You owe it to yourself to watch this match, and to try to do so with innocent eyes. This was a once in a lifetime kind of wrestling moment, and it was never truly replicated anywhere else. It was the start of Bryan Danielson’s rise to being a guy that your grandmother has heard of, and it was the spark that the wrestling world needed.
Where Did Their Careers Go From Here?
American Dragon – Steep Incline – If I told you that Bryan Danielson was a top 10 wrestler all time, would you have to stop and consider it? Then yeah, he did pretty fucking okay for himself.
Low Ki – Incline – In all honestly, this was the hottest period of his career, and he cooled off considerably after he started fucking over promoters left and right. But since he would eventually make it to the biggest promotions and have huge matches in WWE, TNA and NJPW, I think incline will do.
Christopher Daniels – Incline – WHY DID NO ONE EVER GIVE YOU A WORLD CHAMPIONSHIP, CHRIS?! WHY IS THE WORLD A CRUEL AND UNFAIR PLACE? Christopher Daniels groomed, taught, pushed and was there for more future world champions than perhaps anyone in the 21st century, and was passed over in favor of his many proteges time and time again. The massive unfairness of this is only surpassed by his pride in the people he helped. The man is too nice for this world.
90 out of 100
Low Ki Over Everyone Else Following A Ki Krusher.
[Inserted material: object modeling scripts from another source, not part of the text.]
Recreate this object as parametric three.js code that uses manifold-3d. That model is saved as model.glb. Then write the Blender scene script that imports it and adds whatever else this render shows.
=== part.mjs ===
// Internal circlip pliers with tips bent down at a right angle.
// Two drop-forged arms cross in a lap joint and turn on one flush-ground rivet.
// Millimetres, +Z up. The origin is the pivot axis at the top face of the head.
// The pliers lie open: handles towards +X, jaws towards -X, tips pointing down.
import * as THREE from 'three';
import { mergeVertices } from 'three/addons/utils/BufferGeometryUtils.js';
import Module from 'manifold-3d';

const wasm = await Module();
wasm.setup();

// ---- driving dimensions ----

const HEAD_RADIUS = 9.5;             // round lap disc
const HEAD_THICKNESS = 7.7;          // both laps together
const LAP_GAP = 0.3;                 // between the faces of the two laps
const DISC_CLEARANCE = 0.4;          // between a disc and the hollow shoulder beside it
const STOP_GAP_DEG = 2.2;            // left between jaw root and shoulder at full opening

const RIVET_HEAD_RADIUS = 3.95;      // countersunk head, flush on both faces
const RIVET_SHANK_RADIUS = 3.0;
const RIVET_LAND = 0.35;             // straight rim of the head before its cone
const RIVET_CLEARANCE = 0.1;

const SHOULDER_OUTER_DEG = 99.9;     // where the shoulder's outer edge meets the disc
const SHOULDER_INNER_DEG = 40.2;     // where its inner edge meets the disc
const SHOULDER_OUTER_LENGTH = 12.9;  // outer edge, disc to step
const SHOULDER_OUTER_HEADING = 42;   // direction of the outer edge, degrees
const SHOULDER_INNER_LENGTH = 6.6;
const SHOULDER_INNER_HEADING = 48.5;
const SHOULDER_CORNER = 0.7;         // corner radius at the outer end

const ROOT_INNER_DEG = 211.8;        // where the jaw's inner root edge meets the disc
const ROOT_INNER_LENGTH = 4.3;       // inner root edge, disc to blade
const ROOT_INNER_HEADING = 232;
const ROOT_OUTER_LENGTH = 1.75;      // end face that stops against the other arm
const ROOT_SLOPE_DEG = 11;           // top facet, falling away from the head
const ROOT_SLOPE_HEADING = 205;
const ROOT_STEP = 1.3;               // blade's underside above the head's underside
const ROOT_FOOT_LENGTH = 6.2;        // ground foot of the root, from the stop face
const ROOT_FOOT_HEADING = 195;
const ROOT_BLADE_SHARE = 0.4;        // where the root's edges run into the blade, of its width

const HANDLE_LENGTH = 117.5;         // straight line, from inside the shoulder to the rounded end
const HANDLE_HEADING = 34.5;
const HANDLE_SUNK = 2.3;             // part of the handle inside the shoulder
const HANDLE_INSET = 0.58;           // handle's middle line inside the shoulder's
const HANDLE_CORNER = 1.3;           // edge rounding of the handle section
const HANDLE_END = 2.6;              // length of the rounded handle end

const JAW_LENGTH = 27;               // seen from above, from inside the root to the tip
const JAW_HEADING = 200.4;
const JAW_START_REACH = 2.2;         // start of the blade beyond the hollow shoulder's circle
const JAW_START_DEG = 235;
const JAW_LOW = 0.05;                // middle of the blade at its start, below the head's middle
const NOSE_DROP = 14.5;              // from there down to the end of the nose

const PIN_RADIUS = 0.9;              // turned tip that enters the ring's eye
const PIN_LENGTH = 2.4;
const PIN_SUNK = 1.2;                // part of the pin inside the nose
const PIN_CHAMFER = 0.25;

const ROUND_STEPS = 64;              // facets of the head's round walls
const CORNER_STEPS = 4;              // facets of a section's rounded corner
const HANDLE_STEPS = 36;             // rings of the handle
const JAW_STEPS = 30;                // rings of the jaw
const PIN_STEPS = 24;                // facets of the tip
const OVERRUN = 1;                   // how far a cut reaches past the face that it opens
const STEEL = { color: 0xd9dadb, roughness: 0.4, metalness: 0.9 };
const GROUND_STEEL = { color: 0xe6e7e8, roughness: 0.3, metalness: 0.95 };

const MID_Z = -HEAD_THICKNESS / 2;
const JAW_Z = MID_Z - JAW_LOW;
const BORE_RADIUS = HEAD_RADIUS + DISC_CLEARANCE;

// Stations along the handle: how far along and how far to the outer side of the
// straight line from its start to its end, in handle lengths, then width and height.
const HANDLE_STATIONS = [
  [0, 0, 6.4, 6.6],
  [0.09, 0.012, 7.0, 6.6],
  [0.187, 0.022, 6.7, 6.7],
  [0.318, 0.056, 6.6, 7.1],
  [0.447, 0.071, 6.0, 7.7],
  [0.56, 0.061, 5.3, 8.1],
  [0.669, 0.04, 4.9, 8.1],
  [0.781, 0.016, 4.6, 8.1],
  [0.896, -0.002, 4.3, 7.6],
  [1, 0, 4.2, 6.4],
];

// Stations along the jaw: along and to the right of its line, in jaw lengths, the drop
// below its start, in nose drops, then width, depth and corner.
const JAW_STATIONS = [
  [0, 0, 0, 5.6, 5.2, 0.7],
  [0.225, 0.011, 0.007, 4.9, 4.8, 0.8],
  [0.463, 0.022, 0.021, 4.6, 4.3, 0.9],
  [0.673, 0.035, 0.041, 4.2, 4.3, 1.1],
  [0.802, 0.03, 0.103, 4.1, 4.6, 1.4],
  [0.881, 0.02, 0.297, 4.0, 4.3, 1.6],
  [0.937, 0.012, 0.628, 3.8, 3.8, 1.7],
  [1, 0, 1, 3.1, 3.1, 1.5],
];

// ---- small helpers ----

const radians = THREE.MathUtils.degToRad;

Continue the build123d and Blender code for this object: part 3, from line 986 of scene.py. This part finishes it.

Cewsh: Aside from the main event, this show kind of blows. But even though it absolutely does not stand the test of time, the building blocks of what can rightly be called a wrestling revolution are all present here. It took a long time, and a lot of talent and hype to get things to where they really needed to be, but the future of wrestling really did start in this tackily decorated gymnasium in Philadelphia. The wrestling world may never be able to repay the debt that it owes this promotion and this show, but if they ever decide to try, they can start by refunding the money that I paid for it. Because, to reiterate, this show is like getting hit in the balls with a petrified badger.
I mean a badger that has been petrified. Not a badger that is very scared. That would just be mean to the badger.